- MATERIAL PROVIDED:
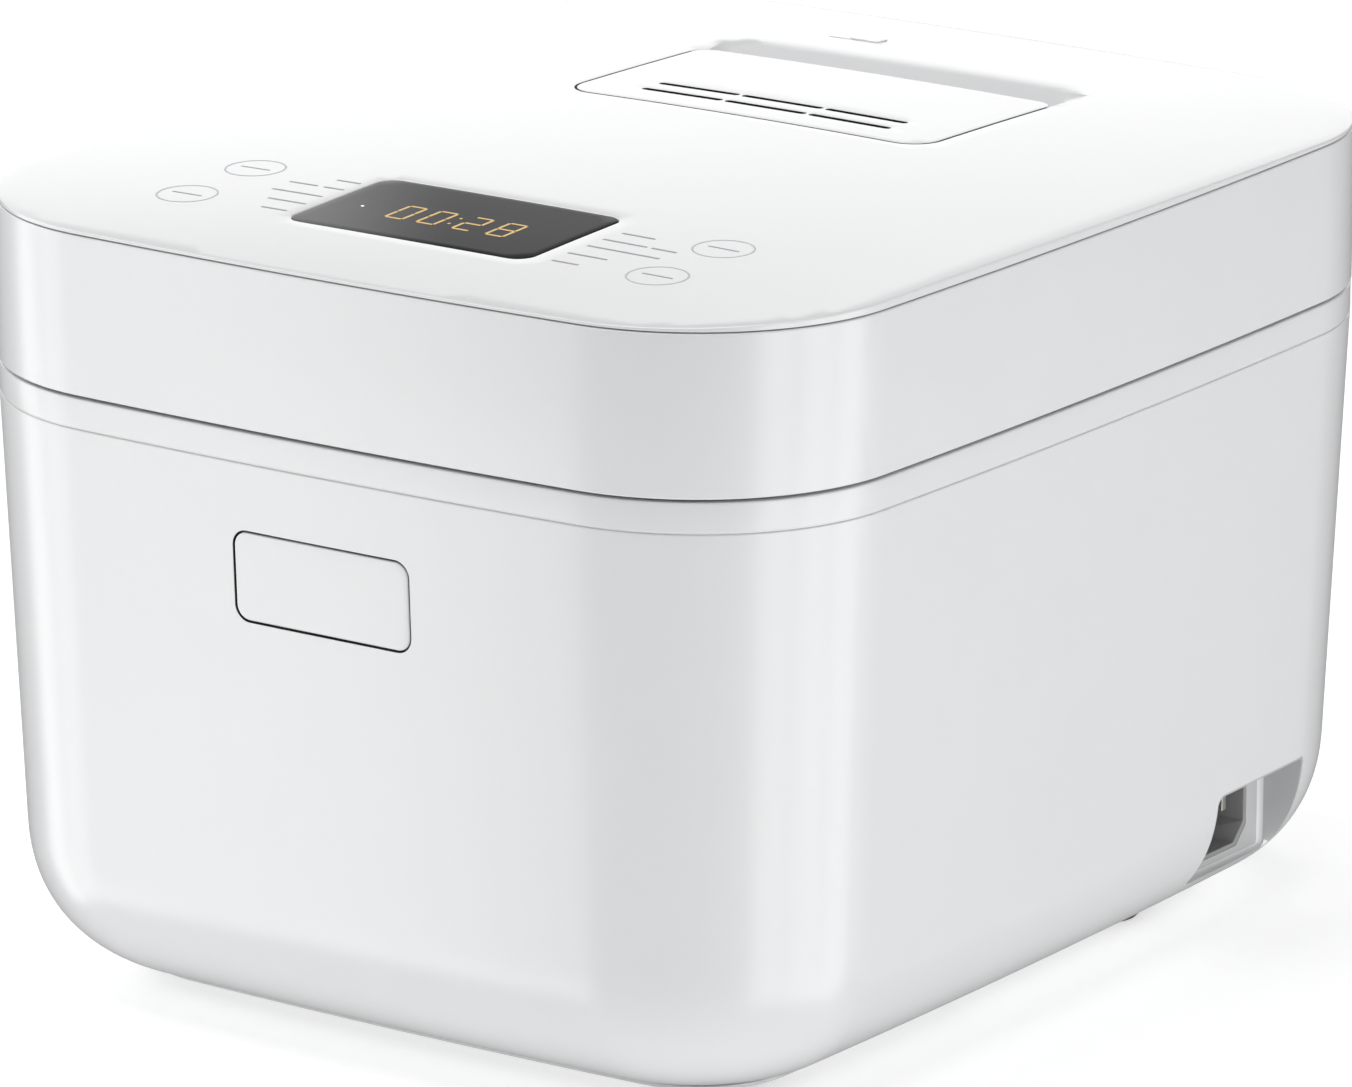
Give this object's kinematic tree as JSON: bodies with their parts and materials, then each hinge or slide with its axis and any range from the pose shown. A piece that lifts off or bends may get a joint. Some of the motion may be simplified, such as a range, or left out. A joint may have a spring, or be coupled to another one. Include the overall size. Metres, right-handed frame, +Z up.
{
  "type": "rice cooker",
  "caption": "Rounded box-shaped electric rice cooker with a hinged lid, front open button, lift-out steam vent cap, clock display, inner pot and heating plate.",
  "frame": {"origin": "on the surface the cooker stands on, under the middle of the body", "axes": "+Z up, front with the open button faces -Y, +X to the right when facing the front"},
  "size_m": [0.27, 0.324, 0.2185],
  "materials": {
    "white_gloss": "glossy white moulded plastic",
    "grey_plastic": "light grey moulded plastic",
    "rubber": "matte",
    "black_plastic": "fine matte",
    "brass": "nickel-plated brass pins",
    "silicone": "translucent silicone",
    "steel": "zinc-plated steel",
    "spring_steel": "drawn wire",
    "aluminium": "satin",
    "nonstick": "dark non-stick coating with a fine speckle",
    "element": "oxidised sheath",
    "ceramic": "unglazed ceramic",
    "board": "solder mask",
    "components": "moulded cases",
    "red_wire": "insulated wire",
    "dark_glass": "black glass",
    "led": "display module"
  },
  "bodies": {
    "cooker": {"body_shell": "white_gloss", "deck": "white_gloss", "base_cover": "grey_plastic", "feet": "rubber", "base_screws": "steel", "deck_screws": "steel", "inlet_panel": "grey_plastic", "power_inlet": "black_plastic", "inlet_pins": "brass", "power_leads": "red_wire", "inner_pot": "nonstick", "pot_shield": "aluminium", "shield_brackets": "steel", "heating_plate": "aluminium", "heating_element": "element", "plate_legs": "ceramic", "plate_screws": "steel", "sensor_housing": "grey_plastic", "sensor_spring": "spring_steel", "thermal_fuse": "ceramic", "power_board": "board", "power_parts": "components", "board_brackets": "grey_plastic", "button_frame": "grey_plastic", "button_spring": "spring_steel", "latch_bracket": "grey_plastic", "latch_pin": "steel", "latch_spring": "spring_steel", "hinge_bracket": "grey_plastic", "hinge_pin": "steel", "hinge_spring": "spring_steel", "hinge_cover": "white_gloss"},
    "lid": {"lid_skirt": "white_gloss", "lid_top": "white_gloss", "lid_liner": "grey_plastic", "lid_screws": "steel", "lid_knuckles": "grey_plastic", "lid_keeper": "steel", "inner_lid": "aluminium", "inner_lid_seal": "silicone", "inner_lid_knob": "black_plastic", "display_window": "dark_glass", "led_display": "led", "control_board": "board", "touch_springs": "spring_steel", "vent_well": "grey_plastic", "vent_seal": "silicone", "lid_sensor": "aluminium"},
    "vent": {"vent_cap": "white_gloss"},
    "button": {"open_button": "white_gloss"},
    "latch": {"latch_lever": "steel"},
    "sensor": {"sensor_cap": "aluminium"}
  },
  "joints": [
    {"name": "lid_hinge", "type": "hinge", "parent": "cooker", "child": "lid", "pos_m": [0, 0.156, 0.179], "axis": [-1, 0, 0], "range_deg": [0, 90]},
    {"name": "open_button_press", "type": "slide", "parent": "cooker", "child": "button", "axis": [0, 1, 0], "range_m": [0, 0.003], "stiffness_N_per_m": 1500, "springref_m": -0.001, "deforming": ["button_spring"]},
    {"name": "latch_release", "type": "hinge", "parent": "cooker", "child": "latch", "pos_m": [0, -0.1475, 0.151], "axis": [1, 0, 0], "range_deg": [0, 9]},
    {"name": "vent_cap_lift", "type": "slide", "parent": "lid", "child": "vent", "axis": [0, 0, 1], "range_m": [0, 0.035]},
    {"name": "sensor_plunge", "type": "slide", "parent": "cooker", "child": "sensor", "axis": [0, 0, -1], "range_m": [0, 0.0025], "stiffness_N_per_m": 600, "springref_m": -0.004, "deforming": ["sensor_spring"]}
  ],
  "couplings": [
    {"joint": "latch_release", "follows": "open_button_press", "rad_per_m": 51.02}
  ]
}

- GIVEN PROBLEM: All of the lines above need to be given again exactly.

- IN RESPONSE:
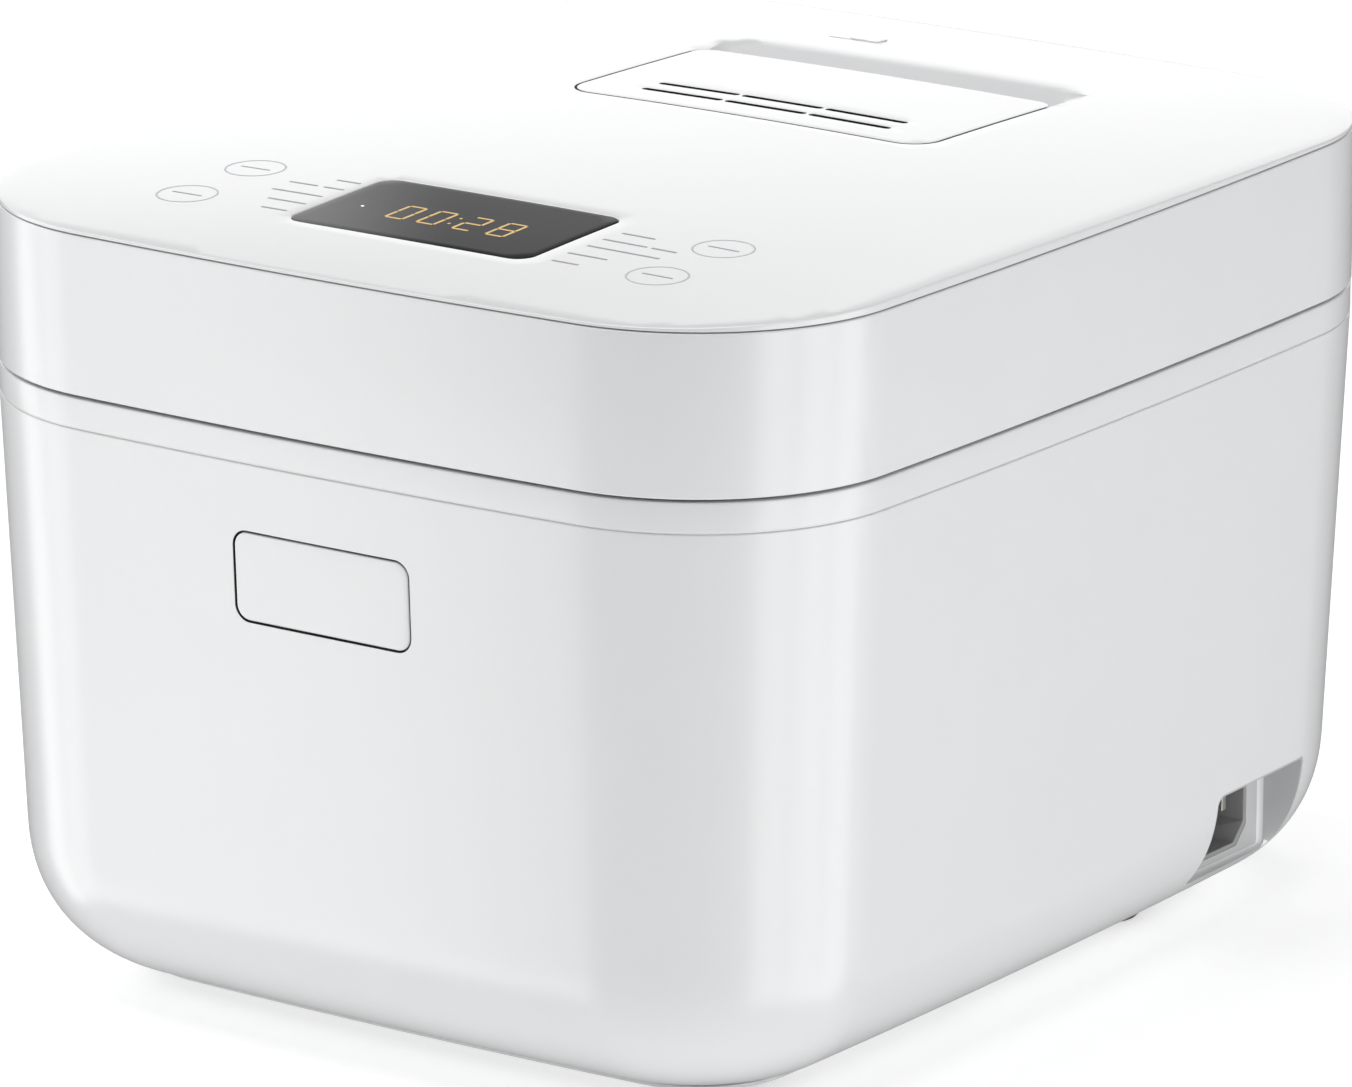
Give this object's kinematic tree as JSON: bodies with their parts and materials, then each hinge or slide with its axis and any range from the pose shown. A piece that lifts off or bends may get a joint. Some of the motion may be simplified, such as a range, or left out. A joint may have a spring, or be coupled to another one. Include the overall size. Metres, right-handed frame, +Z up.
{
  "type": "rice cooker",
  "caption": "Rounded box-shaped electric rice cooker with a hinged lid, front open button, lift-out steam vent cap, clock display, inner pot and heating plate.",
  "frame": {"origin": "on the surface the cooker stands on, under the middle of the body", "axes": "+Z up, front with the open button faces -Y, +X to the right when facing the front"},
  "size_m": [0.27, 0.324, 0.2185],
  "materials": {
    "white_gloss": "glossy white moulded plastic",
    "grey_plastic": "light grey moulded plastic",
    "rubber": "matte",
    "black_plastic": "fine matte",
    "brass": "nickel-plated brass pins",
    "silicone": "translucent silicone",
    "steel": "zinc-plated steel",
    "spring_steel": "drawn wire",
    "aluminium": "satin",
    "nonstick": "dark non-stick coating with a fine speckle",
    "element": "oxidised sheath",
    "ceramic": "unglazed ceramic",
    "board": "solder mask",
    "components": "moulded cases",
    "red_wire": "insulated wire",
    "dark_glass": "black glass",
    "led": "display module"
  },
  "bodies": {
    "cooker": {"body_shell": "white_gloss", "deck": "white_gloss", "base_cover": "grey_plastic", "feet": "rubber", "base_screws": "steel", "deck_screws": "steel", "inlet_panel": "grey_plastic", "power_inlet": "black_plastic", "inlet_pins": "brass", "power_leads": "red_wire", "inner_pot": "nonstick", "pot_shield": "aluminium", "shield_brackets": "steel", "heating_plate": "aluminium", "heating_element": "element", "plate_legs": "ceramic", "plate_screws": "steel", "sensor_housing": "grey_plastic", "sensor_spring": "spring_steel", "thermal_fuse": "ceramic", "power_board": "board", "power_parts": "components", "board_brackets": "grey_plastic", "button_frame": "grey_plastic", "button_spring": "spring_steel", "latch_bracket": "grey_plastic", "latch_pin": "steel", "latch_spring": "spring_steel", "hinge_bracket": "grey_plastic", "hinge_pin": "steel", "hinge_spring": "spring_steel", "hinge_cover": "white_gloss"},
    "lid": {"lid_skirt": "white_gloss", "lid_top": "white_gloss", "lid_liner": "grey_plastic", "lid_screws": "steel", "lid_knuckles": "grey_plastic", "lid_keeper": "steel", "inner_lid": "aluminium", "inner_lid_seal": "silicone", "inner_lid_knob": "black_plastic", "display_window": "dark_glass", "led_display": "led", "control_board": "board", "touch_springs": "spring_steel", "vent_well": "grey_plastic", "vent_seal": "silicone", "lid_sensor": "aluminium"},
    "vent": {"vent_cap": "white_gloss"},
    "button": {"open_button": "white_gloss"},
    "latch": {"latch_lever": "steel"},
    "sensor": {"sensor_cap": "aluminium"}
  },
  "joints": [
    {"name": "lid_hinge", "type": "hinge", "parent": "cooker", "child": "lid", "pos_m": [0, 0.156, 0.179], "axis": [-1, 0, 0], "range_deg": [0, 90]},
    {"name": "open_button_press", "type": "slide", "parent": "cooker", "child": "button", "axis": [0, 1, 0], "range_m": [0, 0.003], "stiffness_N_per_m": 1500, "springref_m": -0.001, "deforming": ["button_spring"]},
    {"name": "latch_release", "type": "hinge", "parent": "cooker", "child": "latch", "pos_m": [0, -0.1475, 0.151], "axis": [1, 0, 0], "range_deg": [0, 9]},
    {"name": "vent_cap_lift", "type": "slide", "parent": "lid", "child": "vent", "axis": [0, 0, 1], "range_m": [0, 0.035]},
    {"name": "sensor_plunge", "type": "slide", "parent": "cooker", "child": "sensor", "axis": [0, 0, -1], "range_m": [0, 0.0025], "stiffness_N_per_m": 600, "springref_m": -0.004, "deforming": ["sensor_spring"]}
  ],
  "couplings": [
    {"joint": "latch_release", "follows": "open_button_press", "rad_per_m": 51.02}
  ]
}